The conclusion is therefore that no matter how well trained you are or if you are a male or female, one can expect a 2.5 % improvement in overall performance by the above stated dosage of caffeine.
Limitations of the study/remaining question marks
- In some of the included studies, some subjects did not seem to respond to caffeine (no performance gains were seen in these individuals) or caffeine even had negative effect in their performance, and such findings always raise many question marks.
Several theories regarding this do however exist, for instance, we know that the caffeine metabolism is affected by age (decreases with age), menstrual cycle, brit control pills, smoking, genetics among others.
- One also needs to point out that the studies included in the meta analysis did not include subjects belong to the absolute world class in their sport, we know that these athletes differ physiologically in several aspects from recreational or even well trained amateur athletes and this could potential influence their response to caffeine.
- Moreover, the larger degree of fatigue or tiredness in the athlete, caffeine seemed to have a larger influence on performance.
- One cannot either ensure that caffeine may have a larger benefit in certain sports compared to others even though this meta analysis suggested that.

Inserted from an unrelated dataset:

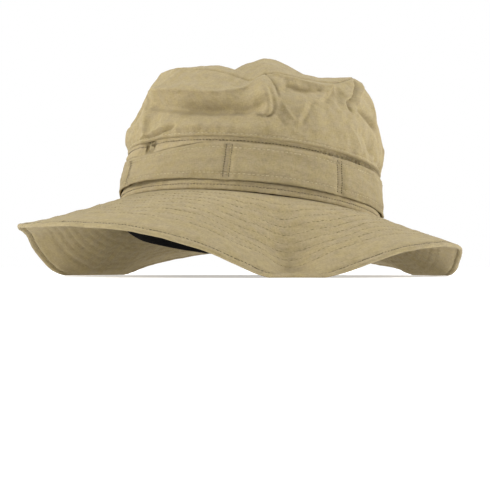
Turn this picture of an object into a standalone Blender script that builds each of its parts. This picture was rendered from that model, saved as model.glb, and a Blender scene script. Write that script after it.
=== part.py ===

- Additionally, since caffeine is such a commonly ingested substance, this makes it fairly difficult to standardize a study population in terms of how habituated they are to caffeine and to make sure that they have not taken in any additional amount of caffeine prior to the study (caffeine is a very common additive in plenty of other food and drinks than coffee, coca-cola or energy drinks).

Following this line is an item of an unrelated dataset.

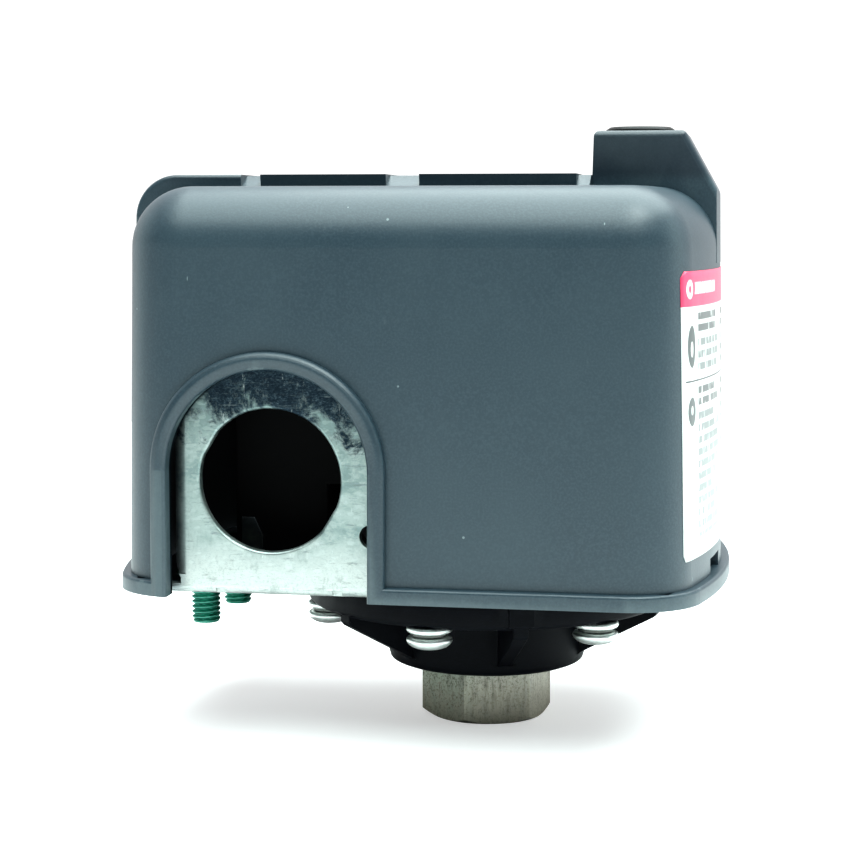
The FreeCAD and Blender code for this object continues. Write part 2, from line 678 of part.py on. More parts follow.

- In terms of genetics, some studies demonstrated a higher response to caffeine in people who genetically metabolize caffeine faster.

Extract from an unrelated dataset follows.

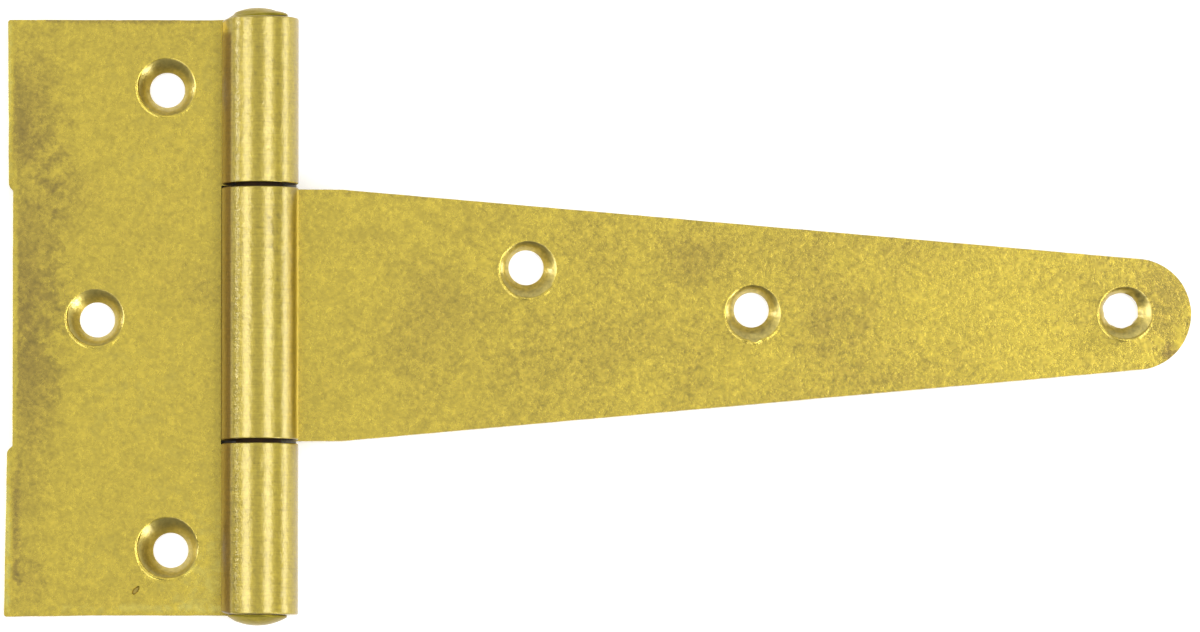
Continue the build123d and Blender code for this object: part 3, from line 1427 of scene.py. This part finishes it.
    def hang_lamps(self) -> None:
        """Hang the softboxes that draw the bright lines along the barrel and the flash in each hole."""
        for box in (
            Softbox("left_softbox", (-3.28, 0.0, 3.77), 2.1, 1.75, 5.6),
            Softbox("right_softbox", (2.07, 0.0, 4.55), 2.0, 1.75, 5.8),
            Softbox("low_softbox", (4.95, 0.0, 0.80), 1.5, 1.75, 5.5),
            Softbox("front_softbox", (-1.3, -1.67, 4.53), 1.4, 1.4, 3.0),
            Softbox("corner_softbox", (3.23, -2.36, 2.13), 1.3, 1.3, 15.0),
            Softbox("side_softbox", (-4.43, 0.78, 1.38), 0.8, 0.8, 11.0),
        ):
            box.hang()


def hinge_pieces(datum: Datum) -> list[Callable[[], bpy.types.Object]]:
    """List the hinge's pieces in the order in which they are made.

    Args:
        datum: Places shared by all the pieces.

    Returns:
        One builder for each piece.
    """
    flap_mounts = ("flap_upper_screw", "flap_middle_screw", "flap_lower_screw")
    upper, middle, lower = (mount_holes(name)[0] for name in flap_mounts)
    root = mount_holes("strap_root_screw")[0]
    inner, outer = mount_holes("strap_row_screws")
    flap_stains_and_edge_light = (
        StainOrEdgeLight(*mm(-39, 38, 8, 13), 0.36),
        StainOrEdgeLight(*mm(-40, 14, 8, 26), 0.4),
        StainOrEdgeLight(*mm(-39, -14, 7, 26), 0.4),
        StainOrEdgeLight(*mm(-31, 22, 5, 5), 0.2),
        StainOrEdgeLight(*mm(-38.5, -44, 3.5, 3.5), 0.35),
        StainOrEdgeLight(*mm(-9.5, 6, 4, 7), 0.2),
        StainOrEdgeLight(*mm(-9, -45, 6, 9), -0.3),
        StainOrEdgeLight(*mm(-40.9, -35, 0.8, 11), 0.35),
        # Painted highlights along the rounded left edge, one for each of its runs.
        StainOrEdgeLight(*mm(-42.2, 36, 0.6, 15), -1.2),
        StainOrEdgeLight(*mm(-41.3, 0, 0.6, 21), -1.0),
        StainOrEdgeLight(*mm(-42.3, -37, 0.6, 14), -1.2),
        # Painted shade along the rounded top edge, and a painted highlight along the rounded bottom edge.
        StainOrEdgeLight(*mm(-22, 50, 20, 0.6), 0.5),
        StainOrEdgeLight(*mm(-20, -48.9, 14, 0.7), -0.4),
    )
    strap_stains_and_crease_shade = (
        StainOrEdgeLight(*mm(100, 0, 75, 70), 0.3),
        StainOrEdgeLight(*mm(73, 10, 6, 5), 0.26),
        StainOrEdgeLight(*mm(99, -3, 9, 9), 0.13),
        StainOrEdgeLight(*mm(30, 2, 16, 14), 0.16),
        # A darker line along the strap's upper edge.
        StainOrEdgeLight(*mm(26, 20.9, 20, 0.8), 0.35),
        # Painted shade in the crease where the strap meets its barrel.
        StainOrEdgeLight(*mm(6.3, 0.4, 0.3, 23), 0.4),
        StainOrEdgeLight(*mm(122, 2, 24, 12), -0.12),
        StainOrEdgeLight(*mm(153, 3, 6, 11), 0.36),
        StainOrEdgeLight(*mm(153.5, -5.5, 1.4, 1.4), 0.5),
    )
    flap_holes = [
        ScrewHole(upper, sink_radius=4.86 * MM, shift=mm(-0.08, 0.49)),
        ScrewHole(middle, sink_radius=4.8 * MM, shift=mm(-0.3, 0.32)),
        ScrewHole(lower, sink_radius=5.12 * MM, shift=mm(-0.46, 0.4), lip=0.1 * MM),
    ]
    strap_holes = [
        ScrewHole(root, sink_radius=4.75 * MM, shift=mm(0.38, -0.35)),
        ScrewHole(inner, sink_radius=4.62 * MM, shift=mm(0.3, -0.5), nick=-88.0),
        ScrewHole(outer, sink_radius=4.4 * MM, shift=mm(0.74, -0.45), lip=0.1 * MM, ragged=0.2 * MM),
    ]
    scars = [Scar(*mm(-20.8, -45.9, 0.9, 0.42), turn=50.0, depth=0.2 * MM)]
    flap_zinc = PassivatedZinc("flap_zinc", flap_stains_and_edge_light)
    strap_zinc = PassivatedZinc("strap_zinc", strap_stains_and_crease_shade)
    pin_zinc = PassivatedZinc(
        "pin_zinc", clean=linear(190, 174, 56), rolled_tone=0.48, lacquer=1.15, lacquer_roughness=0.3
    )
    flap = Flap(datum, flap_zinc, "flap_leaf", "flap", Side.LEFT, flap_holes, scars)
    strap = Strap(datum, strap_zinc, "strap_leaf", "strap", Side.RIGHT, strap_holes)
    pin = Pin(datum, pin_zinc)
    return [flap.build, strap.build, pin.build]


def main() -> None:
    """Build the studio and the hinge in order."""
    logging.basicConfig(level=logging.INFO, format="%(name)s %(message)s")
    bpy.context.scene.view_settings.view_transform = "Standard"
    studio = Studio()
    studio.set_camera()
    studio.light_room()
    studio.lay_floor()
    studio.hang_lamps()
    for build in hinge_pieces(Datum.read()):
        build()


if __name__ == "__main__":
    main()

There are also genetic differences in the uptake of caffeine into cells (especially the brain cells) and how it reacts within the cells, which some studies also suggest affects the overall response to caffeine
in an individual.
Taper off caffeine in order to get the performance enhancing effect
- One can divide the world’s population into three main groups based on caffeine intake: the ”naive user group” who drinks nothing or very little caffeine, the ”moderate user group” (~3 mg of caffeine/kg/day) and the ”heavy consumer group” (> 5-6mg/caffeine/kg/day).
In order to get the performance gains that can be seen from caffeine, generally the ”heavy consumer group” needs to completely stop taking in caffeine for 2-3 weeks in order to be able to expect the performance enhancing effects similar to these seen in the meta analysis.
The ”moderate group” typically just needs to reduce their intake a bit in the weeks leading up to the event where they would like to see the desired performance enhancing effect.
The ”naive user group” on the other hand doesn’t need to change anything in their caffeine intake behavior prior to an event where they would like to use the performance enhancing properties of caffeine.
Genetic testing for caffeine response related genes
- Since the knowledge of the genetics behind of caffeine and caffeine response is still rather unexplored, especially when it comes to how to implement genetic testing, I would start by recommending athletes to experiment what works best for you on an individual level.
Rapid fire questions
- What is your favorite book, blog or resource related to endurance sports? I rarely read sport books but lately I have read a lot of books about mindfulness, which has helped me a lot and I could strongly recommend.
- What is a personal habit that has helped you achieve success? Perseverance and dog headiness to get the job done.
- What do you wish you have known or done differently in your career? From my sporting perspective I neglected recovery and flexibility training for a too long time.